- [EXERCISE OBJECTIVE]: Write out the data below in full. Keep it exact.

- [GIVEN INFORMATION]:
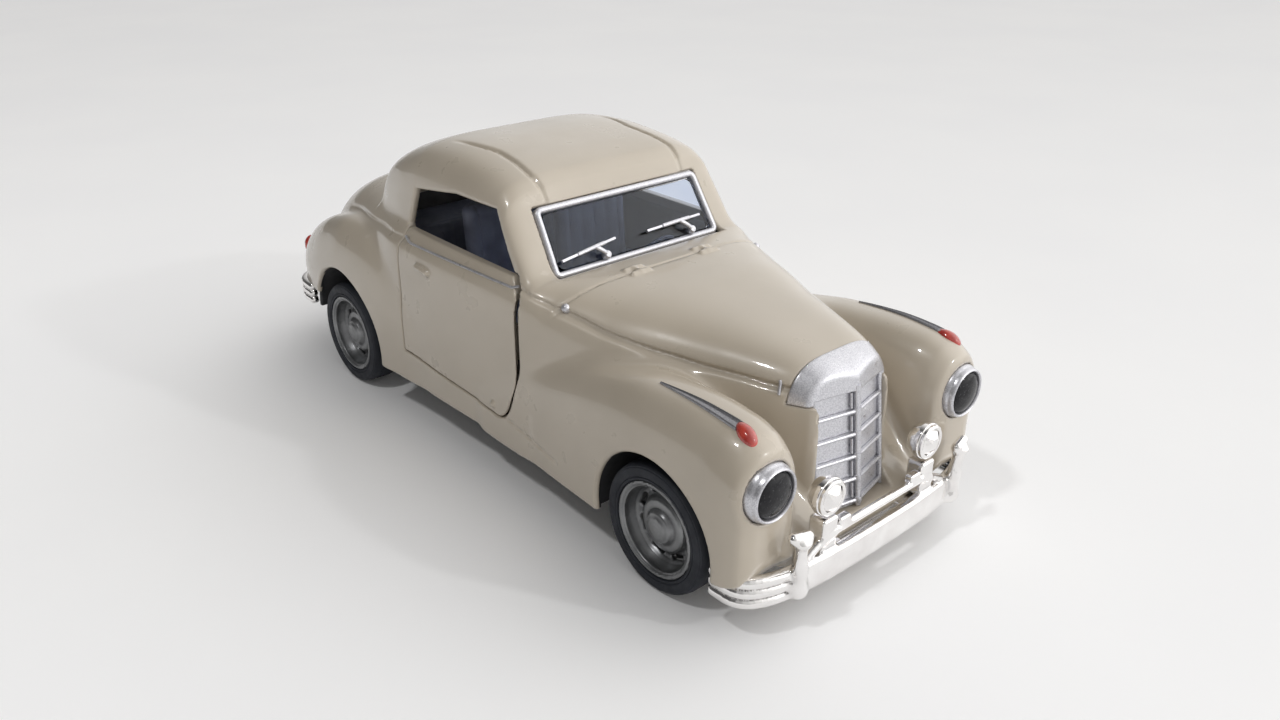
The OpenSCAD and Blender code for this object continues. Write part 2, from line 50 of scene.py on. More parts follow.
# Stations nose to tail: y, half width, low z, high z, squareness. Wings have a centre x after y.
HULL = [(-56, 7.6, 8, 27.4, 4), (-53.5, 8.6, 8, 29.2, 4), (-50.5, 10, 8, 30.4, 3.8),
    (-44, 12.6, 7.6, 31.6, 3.5), (-38, 15, 7.4, 32.3, 3.4), (-28, 19.2, 7.2, 33.3, 3.6),
    (-19, 21.7, 7.2, 33.6, 5), (-14, 22.8, 7.2, 33.4, 8), (-5, 23.4, 7.2, 33.4, 9),
    (8, 23.8, 7.2, 33.4, 9), (18, 23.6, 7.2, 33.6, 8), (27, 22.2, 7.4, 34.4, 5),
    (33, 20.8, 7.6, 35.3, 4), (42, 18.8, 8, 34.9, 3.2), (49, 17.4, 8.4, 32.7, 3),
    (54.5, 16, 9, 28.8, 2.8), (59, 13, 10, 23, 2.6), (61.4, 9, 12, 18.5, 2.4)]
APRON = [(-59.6, 13, 6.8, 8.8, 3), (-57.6, 15, 6.8, 10.6, 3), (-55, 16, 6.8, 13.6, 3),
    (-51.5, 17, 6.8, 18, 3.5), (-42, 17, 6.8, 20, 4)]
WING = [(-59.4, 19.2, 3.6, 9.5, 24, 2), (-58.5, 19, 4.8, 8.2, 25.6, 2.2), (-56.5, 19, 5.6, 7.6, 27, 2.4),
    (-53.5, 18.9, 6, 7.3, 27.7, 2.5), (-48, 18.8, 6.2, 7, 28, 2.6), (-40, 18.6, 6.3, 6.8, 27.6, 2.6),
    (-32, 18.2, 6.3, 6.8, 26.3, 2.6), (-24, 17.8, 6.3, 6.8, 24.3, 2.6), (-17, 17.4, 6.3, 6.9, 21.8, 2.6),
    (-11, 17, 6.3, 7, 18.5, 2.6), (-5, 16.7, 6.2, 7.1, 14.5, 2.5)]
REAR_WING = [(12, 18.3, 4.5, 7.4, 22, 2.4), (17, 18.6, 5.2, 7.3, 26, 2.5), (23, 18.8, 5.8, 7.2, 28.8, 2.6),
    (30, 18.9, 6.1, 7.2, 30, 2.6), (37, 18.7, 6.2, 7.3, 30, 2.6), (44, 18.2, 6.2, 7.6, 28.6, 2.5),
    (50, 17.6, 6, 8, 26.4, 2.4), (55, 17, 5.4, 8.4, 23.6, 2.3), (59, 16.2, 4.4, 9, 20.6, 2.2),
    (61.4, 15.6, 2.8, 11, 17.5, 2)]
CABIN = [(-15.6, 20, 26, 32, 6), (-14.1, 20.4, 26, 34.2, 6), (-11.5, 20.8, 26, 38.3, 6),
    (-9, 21, 26, 42.3, 6), (-7.9, 21, 26, 44.2, 5.8), (-5.8, 21.1, 26, 45.6, 5.6),
    (0, 21.2, 26, 46.8, 5.2), (8, 21.2, 26, 47.4, 5), (15, 21, 26, 47, 4.8), (20, 20.5, 26, 45.7, 4.6),
    (24.4, 19.7, 26, 44, 4.6), (27.4, 19, 26, 42.4, 4.6), (29.4, 18.4, 26, 40.4, 4.4),
    (30.8, 18, 26, 37.4, 4.2), (32, 17.4, 26, 34, 4)]
BELT_Z = 33.4
CABIN_LEAN, END_ROUND, WALL = 0.005, 1.5, 1.2
TYRE_R, RIM_R, TYRE_W, WHEEL_X = 9.1, 6.8, 5.6, 24
FRONT_Y, REAR_Y = -44.05, 36.55
FRONT_ARCH, REAR_ARCH = TYRE_R + 1.7, TYRE_R + 3
DOOR_FRONT, DOOR_BACK, DOOR_LOW, DOOR_KNEE, DOOR_FOOT = -13.8, 16.8, 11.4, 20, 4.4
DOOR_INNER_X, DOOR_CHAMFER, DOOR_CHAMFER_Z = 19.9, 2, 30.6
HINGE_X, HINGE_Y = 19.8, -15.9
SCREEN_Y, SCREEN_Z, SCREEN_SLOPE = -14.9, 32.5, math.radians(57.6)
SCREEN_W, SCREEN_H = 32.6, 10.8
REAR_SCREEN_Y, REAR_SCREEN_Z, REAR_SCREEN_SLOPE = 32.6, 35.7, math.radians(72)
LAMP = (19.5, -57.4, 20.3)
LAMP_R = 3.9
FOG_X, FOG_Z, FOG_BACK, FOG_FACE = 10.2, 16.6, -58.6, -60.85
GRILLE_W, CAP_Y, CAP_Z, GRILLE_FOOT, GRILLE_TOP = 6.8, -51.8, 25.2, 9.5, 25.9
NOSE_Y, NOSE_Z, NOSE_RAKE, NOSE_POINT, NOSE_STEEP = -55.9, 26.5, 0.125, 1.5, 1.02
BUMPER_FRONT_Z, BUMPER_REAR_Z = 7, 11.6
SIDES = (("left", 1), ("right", -1))

# Lines pressed into the casting. Side views are (y, z), plan views (x, y).
BONNET_EDGE = [(-20, 30.6), (-23.6, 29.9), (-26.8, 29.2), (-34, 28.2), (-40.7, 27.6), (-46, 27.4), (-52, 27)]
SCUTTLE_EDGE = [(-13.4, 32.2), (-20, 30.6)]
BONNET_REAR = [(21.5, -19.2), (19.9, -20), (17, -20.8), (12, -21.2), (6.7, -21.3), (-1, -21.5)]
ROOF_EDGE = [(13.2, -8.8), (13.5, -5.6), (13, -1), (12.7, 3), (13.4, 7), (13.9, 13)]
WING_EDGE = [(15.5, 31.9), (24.8, 31.4), (30.6, 30.9), (39, 30.2), (46, 29.2)]
SILL_EDGE = [(-11.2, 11.9), (-17, 10.9), (-24, 10)]


# ------------------------------------------------------------------ fields: negative inside a shape

def join(a, b, k):
    """The union of two fields, with a soft fillet k wide."""
    h = np.maximum(k - np.abs(a - b), 0) / k
    return np.minimum(a, b) - h * h * k / 4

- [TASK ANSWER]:
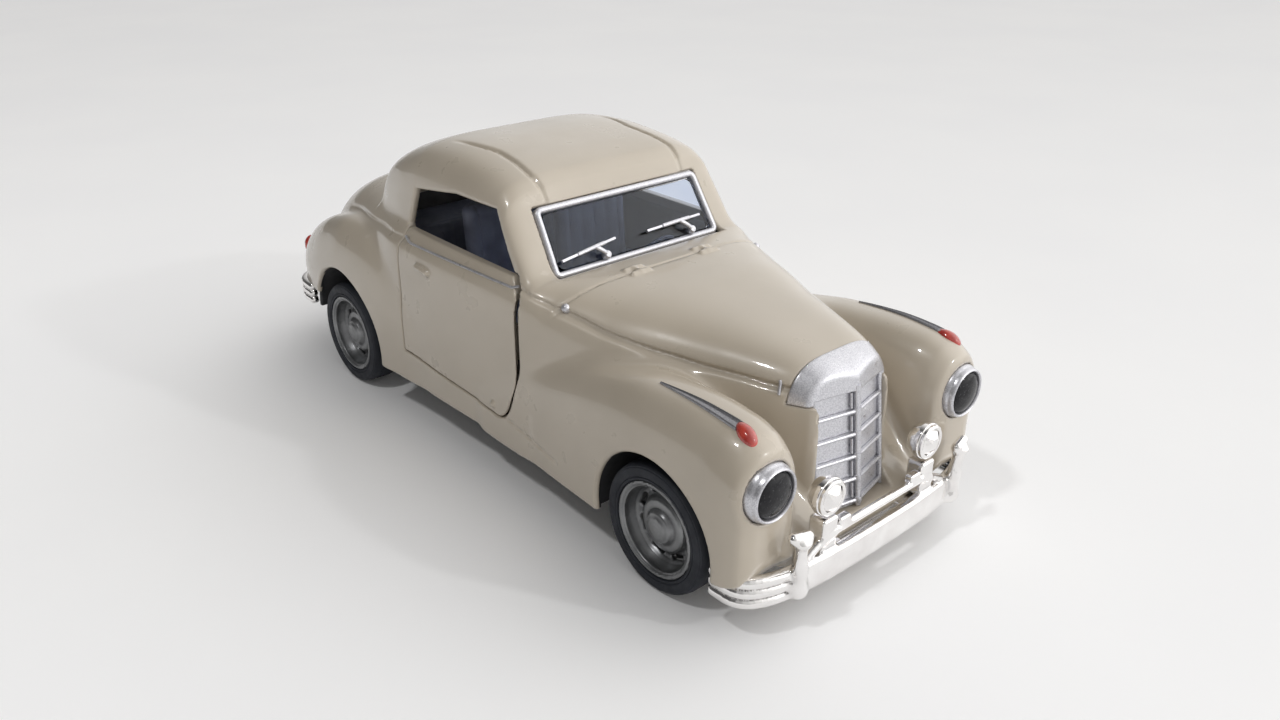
The OpenSCAD and Blender code for this object continues. Write part 2, from line 50 of scene.py on. More parts follow.
# Stations nose to tail: y, half width, low z, high z, squareness. Wings have a centre x after y.
HULL = [(-56, 7.6, 8, 27.4, 4), (-53.5, 8.6, 8, 29.2, 4), (-50.5, 10, 8, 30.4, 3.8),
    (-44, 12.6, 7.6, 31.6, 3.5), (-38, 15, 7.4, 32.3, 3.4), (-28, 19.2, 7.2, 33.3, 3.6),
    (-19, 21.7, 7.2, 33.6, 5), (-14, 22.8, 7.2, 33.4, 8), (-5, 23.4, 7.2, 33.4, 9),
    (8, 23.8, 7.2, 33.4, 9), (18, 23.6, 7.2, 33.6, 8), (27, 22.2, 7.4, 34.4, 5),
    (33, 20.8, 7.6, 35.3, 4), (42, 18.8, 8, 34.9, 3.2), (49, 17.4, 8.4, 32.7, 3),
    (54.5, 16, 9, 28.8, 2.8), (59, 13, 10, 23, 2.6), (61.4, 9, 12, 18.5, 2.4)]
APRON = [(-59.6, 13, 6.8, 8.8, 3), (-57.6, 15, 6.8, 10.6, 3), (-55, 16, 6.8, 13.6, 3),
    (-51.5, 17, 6.8, 18, 3.5), (-42, 17, 6.8, 20, 4)]
WING = [(-59.4, 19.2, 3.6, 9.5, 24, 2), (-58.5, 19, 4.8, 8.2, 25.6, 2.2), (-56.5, 19, 5.6, 7.6, 27, 2.4),
    (-53.5, 18.9, 6, 7.3, 27.7, 2.5), (-48, 18.8, 6.2, 7, 28, 2.6), (-40, 18.6, 6.3, 6.8, 27.6, 2.6),
    (-32, 18.2, 6.3, 6.8, 26.3, 2.6), (-24, 17.8, 6.3, 6.8, 24.3, 2.6), (-17, 17.4, 6.3, 6.9, 21.8, 2.6),
    (-11, 17, 6.3, 7, 18.5, 2.6), (-5, 16.7, 6.2, 7.1, 14.5, 2.5)]
REAR_WING = [(12, 18.3, 4.5, 7.4, 22, 2.4), (17, 18.6, 5.2, 7.3, 26, 2.5), (23, 18.8, 5.8, 7.2, 28.8, 2.6),
    (30, 18.9, 6.1, 7.2, 30, 2.6), (37, 18.7, 6.2, 7.3, 30, 2.6), (44, 18.2, 6.2, 7.6, 28.6, 2.5),
    (50, 17.6, 6, 8, 26.4, 2.4), (55, 17, 5.4, 8.4, 23.6, 2.3), (59, 16.2, 4.4, 9, 20.6, 2.2),
    (61.4, 15.6, 2.8, 11, 17.5, 2)]
CABIN = [(-15.6, 20, 26, 32, 6), (-14.1, 20.4, 26, 34.2, 6), (-11.5, 20.8, 26, 38.3, 6),
    (-9, 21, 26, 42.3, 6), (-7.9, 21, 26, 44.2, 5.8), (-5.8, 21.1, 26, 45.6, 5.6),
    (0, 21.2, 26, 46.8, 5.2), (8, 21.2, 26, 47.4, 5), (15, 21, 26, 47, 4.8), (20, 20.5, 26, 45.7, 4.6),
    (24.4, 19.7, 26, 44, 4.6), (27.4, 19, 26, 42.4, 4.6), (29.4, 18.4, 26, 40.4, 4.4),
    (30.8, 18, 26, 37.4, 4.2), (32, 17.4, 26, 34, 4)]
BELT_Z = 33.4
CABIN_LEAN, END_ROUND, WALL = 0.005, 1.5, 1.2
TYRE_R, RIM_R, TYRE_W, WHEEL_X = 9.1, 6.8, 5.6, 24
FRONT_Y, REAR_Y = -44.05, 36.55
FRONT_ARCH, REAR_ARCH = TYRE_R + 1.7, TYRE_R + 3
DOOR_FRONT, DOOR_BACK, DOOR_LOW, DOOR_KNEE, DOOR_FOOT = -13.8, 16.8, 11.4, 20, 4.4
DOOR_INNER_X, DOOR_CHAMFER, DOOR_CHAMFER_Z = 19.9, 2, 30.6
HINGE_X, HINGE_Y = 19.8, -15.9
SCREEN_Y, SCREEN_Z, SCREEN_SLOPE = -14.9, 32.5, math.radians(57.6)
SCREEN_W, SCREEN_H = 32.6, 10.8
REAR_SCREEN_Y, REAR_SCREEN_Z, REAR_SCREEN_SLOPE = 32.6, 35.7, math.radians(72)
LAMP = (19.5, -57.4, 20.3)
LAMP_R = 3.9
FOG_X, FOG_Z, FOG_BACK, FOG_FACE = 10.2, 16.6, -58.6, -60.85
GRILLE_W, CAP_Y, CAP_Z, GRILLE_FOOT, GRILLE_TOP = 6.8, -51.8, 25.2, 9.5, 25.9
NOSE_Y, NOSE_Z, NOSE_RAKE, NOSE_POINT, NOSE_STEEP = -55.9, 26.5, 0.125, 1.5, 1.02
BUMPER_FRONT_Z, BUMPER_REAR_Z = 7, 11.6
SIDES = (("left", 1), ("right", -1))

# Lines pressed into the casting. Side views are (y, z), plan views (x, y).
BONNET_EDGE = [(-20, 30.6), (-23.6, 29.9), (-26.8, 29.2), (-34, 28.2), (-40.7, 27.6), (-46, 27.4), (-52, 27)]
SCUTTLE_EDGE = [(-13.4, 32.2), (-20, 30.6)]
BONNET_REAR = [(21.5, -19.2), (19.9, -20), (17, -20.8), (12, -21.2), (6.7, -21.3), (-1, -21.5)]
ROOF_EDGE = [(13.2, -8.8), (13.5, -5.6), (13, -1), (12.7, 3), (13.4, 7), (13.9, 13)]
WING_EDGE = [(15.5, 31.9), (24.8, 31.4), (30.6, 30.9), (39, 30.2), (46, 29.2)]
SILL_EDGE = [(-11.2, 11.9), (-17, 10.9), (-24, 10)]


# ------------------------------------------------------------------ fields: negative inside a shape

def join(a, b, k):
    """The union of two fields, with a soft fillet k wide."""
    h = np.maximum(k - np.abs(a - b), 0) / k
    return np.minimum(a, b) - h * h * k / 4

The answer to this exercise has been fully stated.